Quote every line from the top of the listing down to and including the line that contains "reaches along +X.".

◆ **RECORDED INFORMATION**
--
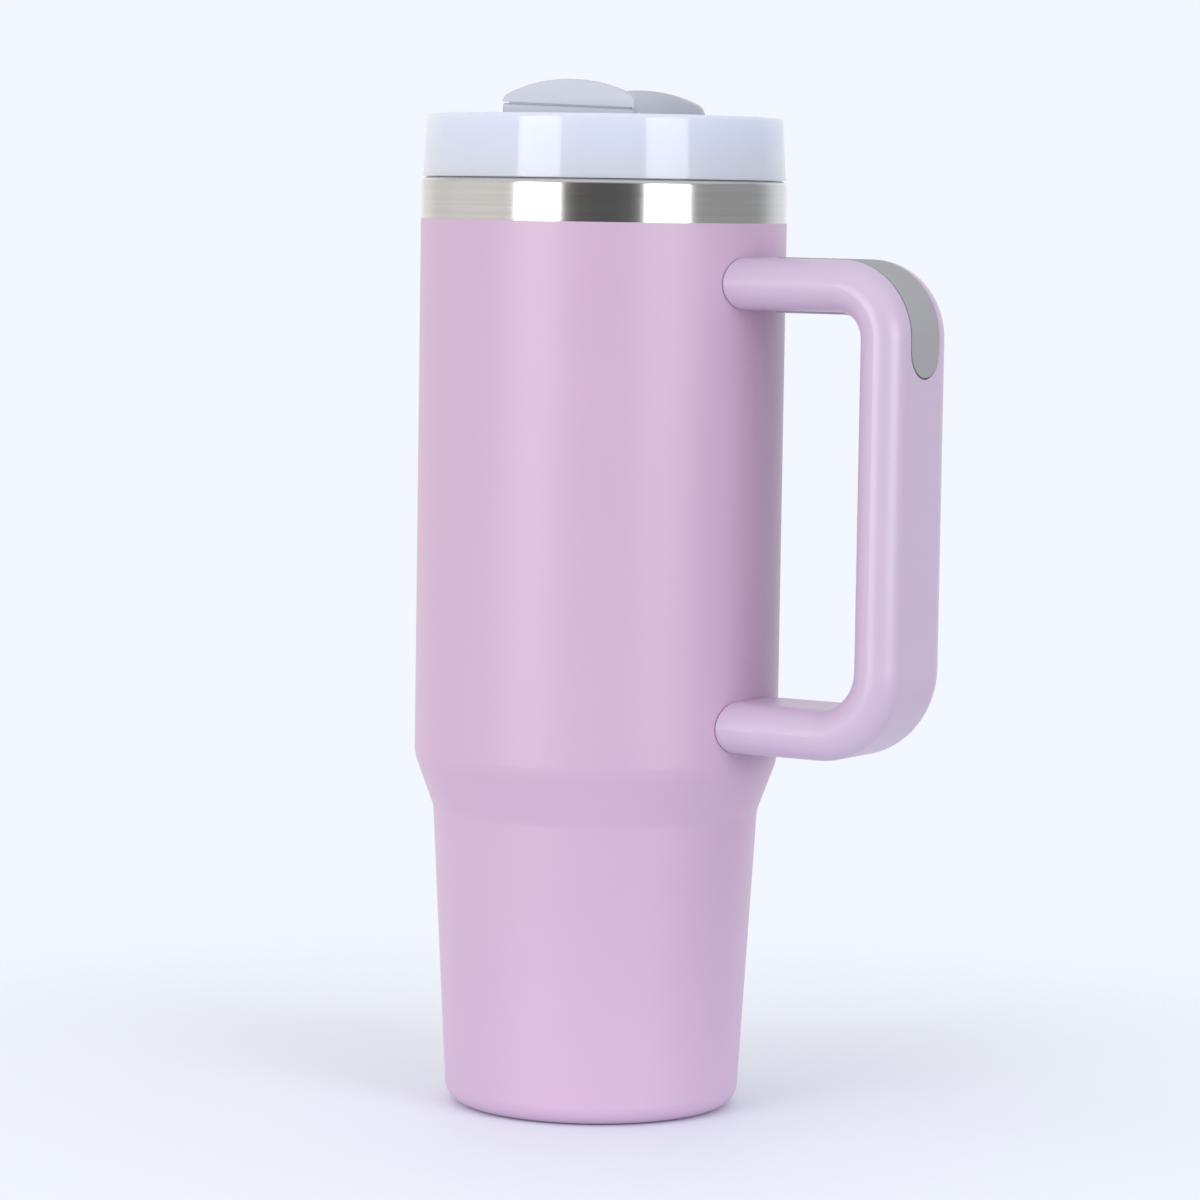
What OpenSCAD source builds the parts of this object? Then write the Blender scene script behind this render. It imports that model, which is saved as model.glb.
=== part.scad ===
// Insulated tumbler with a side handle and a push-in drinking lid.
// Origin: the vessel's axis in the plane it stands on. +Z is up and the handle reaches along +X.

/* [Vessel] */
// Outer diameter of the coated body
body_d = 98; // [80:1:120]
// Height of the steel rim above the resting plane
rim_h = 249.5; // [205:0.5:310]
// Height where the shoulder meets the straight body
shoulder_top_h = 94.5; // [60:0.5:120]
// Height of the sloping shoulder
shoulder_h = 14.2; // [10:0.2:24]
// How much narrower the waist is than the body, across the diameter
waist_step = 10.4; // [6:0.2:16]
// Taper of the foot from the waist to the base, across the diameter
foot_taper = 8.8; // [4:0.2:14]
// Radius of the rounded base corner
foot_corner_r = 5.5; // [3:0.5:8]
// Height of the bare steel band below the rim
bare_band_h = 11.2; // [6:0.2:16]
// Thickness of the powder coat
coat_t = 0.15; // [0.1:0.05:0.3]
// Thickness of the outer steel wall
outer_wall = 0.8; // [0.6:0.1:1.2]
// Gap of the vacuum between the two walls
vacuum_gap = 3.4; // [2.5:0.1:5]
// Thickness of the inner steel wall
liner_wall = 0.7; // [0.6:0.1:1.2]
// Radius of the rolled edge of the rim
rim_edge_r = 1.5; // [0.8:0.1:2]
// Width of the flat ring that the vessel stands on
resting_ring_w = 2.9; // [2:0.1:5]
// Depth of the recess under the base plate
base_recess = 2.5; // [1.5:0.1:4]
// Space between the base plate and the liner's underside
floor_gap = 7; // [6.5:0.5:12]
// Radius of the getter pill
getter_r = 6.2; // [4:0.2:8]
// Thickness of the copper heat shield
copper_t = 0.3; // [0.2:0.05:0.5]

/* [Handle] */
// Room for the fingers between the body and the grip
finger_gap = 36; // [32:0.5:50]
// Width of the handle's section
handle_w = 31; // [22:0.5:34]
// Thickness of the handle's section
handle_t = 14; // [12:0.5:16]
// Wall of the two handle mouldings
handle_wall = 2.6; // [2:0.1:3]
// Drop of the upper arm's centre line below the rim
upper_arm_drop = 26.8; // [22:0.2:40]
// Rise of the lower arm's centre line above the shoulder
lower_arm_rise = 11.5; // [9:0.1:30]
// Centre-line radius of the upper bend
upper_bend_r = 13.5; // [10:0.5:18]
// Centre-line radius of the lower bend
lower_bend_r = 17.5; // [10:0.5:22]
// Gap between the arm ends and the body
saddle_gap = 0.2; // [0.1:0.05:0.5]
// Width of the soft grip strips
strip_w = 14.4; // [10:0.2:15]
// Thickness of the soft grip strips
strip_t = 1.4; // [1:0.1:2]
// Side gap around a grip strip
strip_gap = 0.35; // [0.1:0.05:0.6]
// How far the underside strip stands proud
strip_proud = 0.5; // [0.1:0.1:0.8]
// How far the strips run down the grip below the upper bend
strip_drop = 9.8; // [4:0.2:30]
// Gap between the body and the strips' near ends
strip_start = 6; // [4:0.5:10]
// Thickness of the steel handle brackets
bracket_t = 1.5; // [1:0.1:2]
// Length of the bracket tongue inside an arm
tongue_l = 17; // [14:0.5:18]
// Width of the bracket tongue
tongue_w = 12; // [9:0.5:13]
// Shank radius of the bracket screws
bracket_screw_r = 1.5; // [1.2:0.1:1.8]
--
◆ **FINISHED EXERCISE**
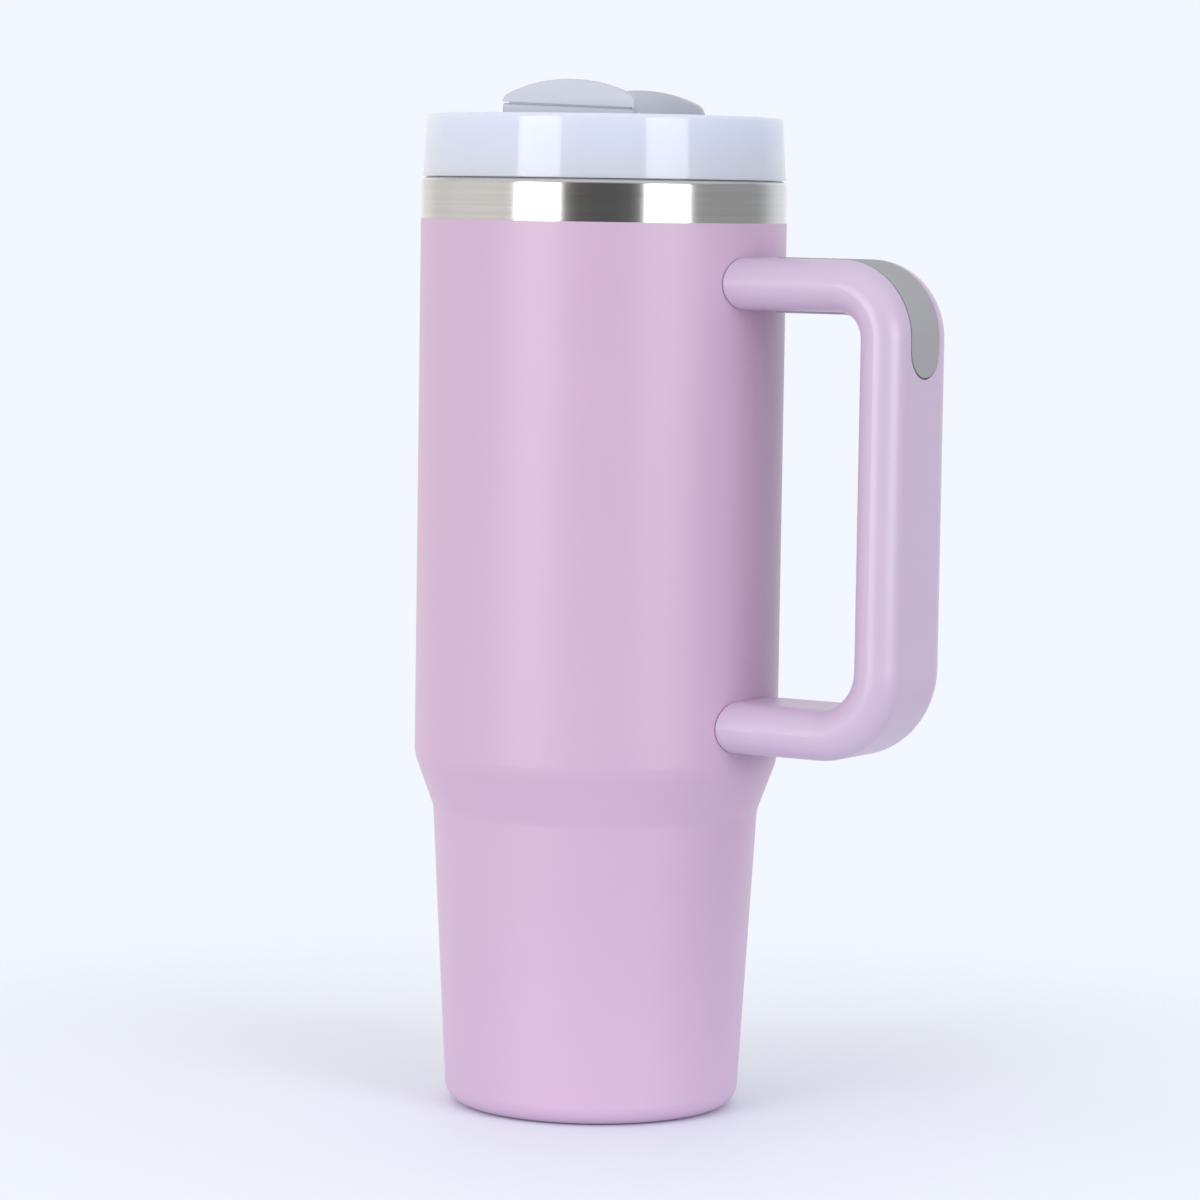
What OpenSCAD source builds the parts of this object? Then write the Blender scene script behind this render. It imports that model, which is saved as model.glb.
=== part.scad ===
// Insulated tumbler with a side handle and a push-in drinking lid.
// Origin: the vessel's axis in the plane it stands on. +Z is up and the handle reaches along +X.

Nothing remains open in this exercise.